Voici cette phrase : «Il est deux catégories de Français qui ne
comprendront jamais l’histoire de France : ceux qui refusent de vibrer au
souvenir du sacre de Reims ; ceux qui lisent sans émotion le récit de la fête
de la Fédération.» Sauf qu’incluse dans le paragraphe complet, elle a
un tout autre sens. Marc Bloch y évoquait le Front populaire de 1936 et
critiquait l’égoïsme du patronat et des élites et leur incapacité à saisir
l’élan des luttes ouvrières. Voici le début du paragraphe : «Surtout,
quelles qu’aient pu être les fautes des chefs, il y avait dans cet élan des
masses vers l’espoir d’un monde plus juste, une honnêteté touchante à laquelle
on s’étonne qu’aucun cœur bien placé ait pu rester insensible. Mais, combien de
patrons, parmi ceux que j’ai rencontrés, ai-je trouvé capables, par exemple, de
saisir ce qu’une grève de solidarité, même peu raisonnable, a de noblesse :
passe encore, disent-ils, si les grévistes défendaient leurs propres salaires.»
Mais il y a
pire. Voilà ce que l’on peut encore lire à propos de l’Etrange Défaite : «Marc
Bloch dresse un tableau éblouissant des faiblesses récurrentes de la France :
luttes des classes, élites coupées du peuple, ouvriers plus préoccupés de
l’esprit de jouissance que de celui de sacrifice…» une fin de phrase
qui n’apparaît nulle part dans le livre de Marc Bloch et qui reprend, en fait,
presque mot à mot le discours de Philippe Pétain le 20 juin 1940 : «Depuis
la victoire, l’esprit de jouissance l’a emporté sur l’esprit de sacrifice.» Les
auteurs de ce dossier cherchent à s’approprier la figure héroïque de Marc Bloch
tout en accusant l’école des Annales, fondée par ce même Marc Bloch avec Lucien
Febvre, de tous les maux. Le chapeau d’un article intitulé «Vie et mort du
roman national» dit ceci : «L’enseignement de l’histoire à l’école a longtemps
visé à entretenir le patriotisme des jeunes Français.
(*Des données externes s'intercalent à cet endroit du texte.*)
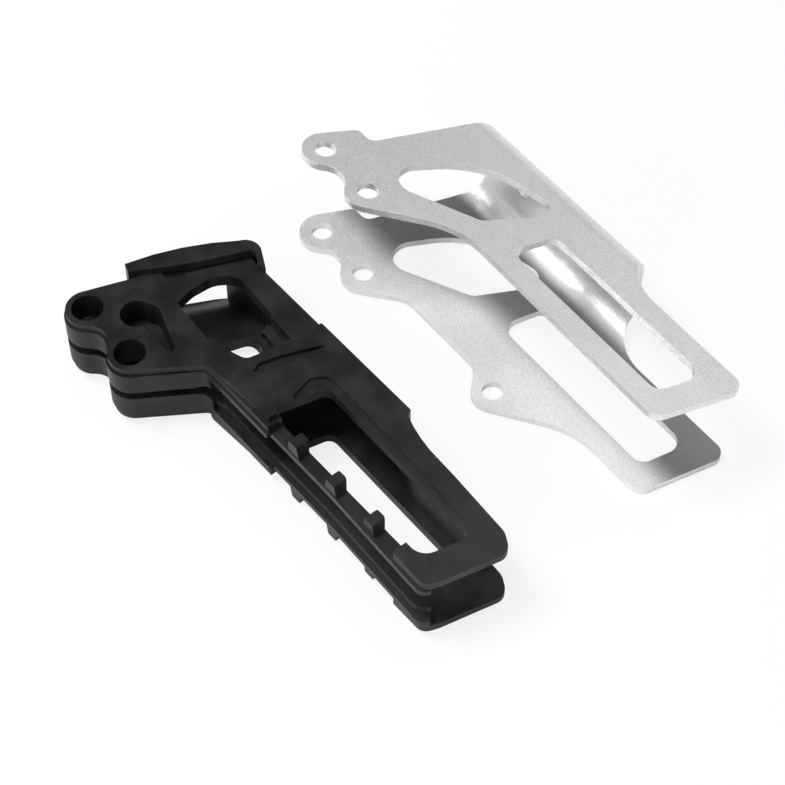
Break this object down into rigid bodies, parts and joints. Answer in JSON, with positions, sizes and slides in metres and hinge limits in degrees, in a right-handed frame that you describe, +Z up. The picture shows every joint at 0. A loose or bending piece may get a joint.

La volonté de le ramener
à l’objectivité sous l’influence de l’école des Annales a paradoxalement
conduit à conjuguer l’ignorance avec le communautarisme.»
J’aurais pu
traiter par le mépris cette façon de faire mais ce numéro du Figaro
Histoire va trop loin. Au fil des pages l’ensemble de ce dossier
consacré à «la vérité sur l’histoire à l’école», décline
clichés nostalgiques, positions conservatrices, héros virils et guerriers du
roman national, positions réactionnaires, distillant racisme et xénophobie,
utilisant le témoignage d’anonymes comme si nous n’étions pas en
démocratie. «Têtes blondes, traite des Noirs, mère maghrébine, la place
de l’homme européen, l’identité française, la France chrétienne» : ces mots
sont agencés dans un discours xénophobe appuyé par une iconographie orientée où
l’on peut voir des écoliers mis en contrepoint avec des reproductions de
manuels scolaires incriminés, dont l’une avec une étoile de David et le drapeau
nord-américain. Dans un dossier détaillé publié par le collectif Aggiornamento histoire-géographie, des
historiens décortiquent les différents articles.
Je lance
l’alerte. Il y a tentative répétée de mettre le feu à la démocratie. Ne
laissons pas le discours d’une extrême droite continuer à se diffuser dans le
discours public et envahir le champ intellectuel à la faveur des déclarations
tonitruantes de la droite décomplexée «pain au chocolat». Plaidoyer d’un côté
pour un retour à «l’histoire-récit» sous forme d’un grand roman national
magnifié par les grands héros tels Vercingétorix, Saint-Louis, Jeanne d’Arc ou…
Pétain ; occupation de l’autre de la mosquée de Poitiers par des membres du
Bloc identitaire : voilà deux facettes d’une réalité alarmante. Il faut lire et
relire Marc Bloch qui, dans ses écrits clandestins, esquissait les contours
d’une réforme de l’enseignement : «Il importe bien davantage à un futur
citoyen français de se faire une juste image des civilisations de l’Inde ou de
la Chine que de connaître, […] la suite des mesures par où « l’Empire
autoritaire » se mua, dit-on, en « Empire libéral ».» «Le
passé lointain inspire le sens et le respect des différences entre les hommes,
en même temps qu’il affine la sensibilité à la poésie des destinées humaines», ajoute-t-il. «L’histoire
est un effort vers le mieux connaître», affirme-t-il encore dans Apologie
pour l’histoire ou métier d’historien.